* _REQUIREMENTS_:
Each line from the beginning of the data below through the line containing "return move(side *" should be repeated exactly, please.

## Begin SUPPLIED MATERIAL

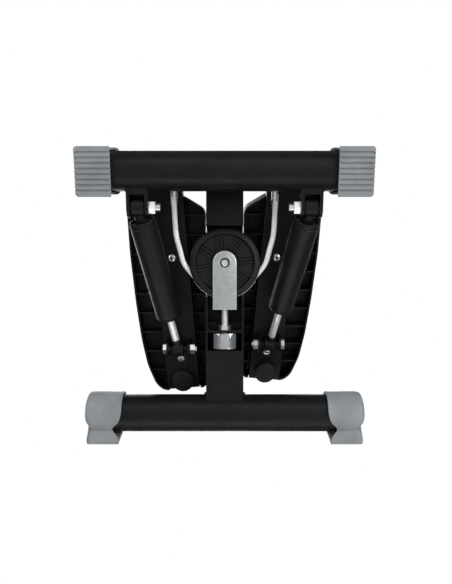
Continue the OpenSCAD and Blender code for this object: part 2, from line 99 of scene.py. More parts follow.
def looking_along(origin, direction):
    """A frame at origin with +Z along direction and +X as near to the row's +X as it goes."""
    z = Vector(direction).normalized()
    y = z.cross(Vector((1, 0, 0))).normalized()
    x = y.cross(z)
    m = Matrix((x, y, z)).transposed().to_4x4()
    m.translation = Vector(origin)
    return m


def damper_frame(side):
    return looking_along(EYE[side], pin_at(side) - Vector(EYE[side]))


def cap_frame(side, y, angle, seat):
    """The cross tube's axis, mirrored so that +X points outwards on both sides."""
    return move(side * seat, y, FOOT_H) @ turn(angle, "X") @ Matrix.Diagonal((side, 1, 1, 1))


def on_slope(x, s, n):
    return SLOPED @ Vector((x, s, n))


IN_PLACE = Matrix.Identity(4)
SLOPED = move(0, 0, MAIN_Z) @ turn(SLOPE, "X")
PULLEY_PLACE = SLOPED @ move(0, PULLEY_S, PULLEY_N)
ALONG_X = turn(90, "Y")


# ---------- mesh building ----------

def circle(cx, cy, r, start, stop, steps):
    """Points on an arc, from one angle to another."""
    angles = [math.radians(start + (stop - start) * k / steps) for k in range(steps + 1)]
    return [(cx + r * math.cos(a), cy + r * math.sin(a)) for a in angles]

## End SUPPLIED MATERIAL

* _EXERCISE OUTPUT_:
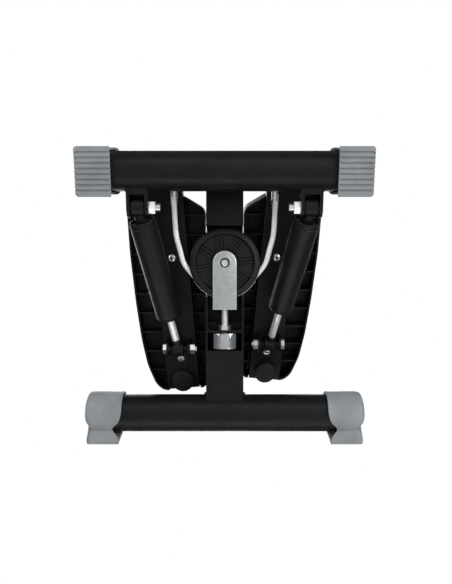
Continue the OpenSCAD and Blender code for this object: part 2, from line 99 of scene.py. More parts follow.
def looking_along(origin, direction):
    """A frame at origin with +Z along direction and +X as near to the row's +X as it goes."""
    z = Vector(direction).normalized()
    y = z.cross(Vector((1, 0, 0))).normalized()
    x = y.cross(z)
    m = Matrix((x, y, z)).transposed().to_4x4()
    m.translation = Vector(origin)
    return m


def damper_frame(side):
    return looking_along(EYE[side], pin_at(side) - Vector(EYE[side]))


def cap_frame(side, y, angle, seat):
    """The cross tube's axis, mirrored so that +X points outwards on both sides."""
    return move(side * seat, y, FOOT_H) @ turn(angle, "X") @ Matrix.Diagonal((side, 1, 1, 1))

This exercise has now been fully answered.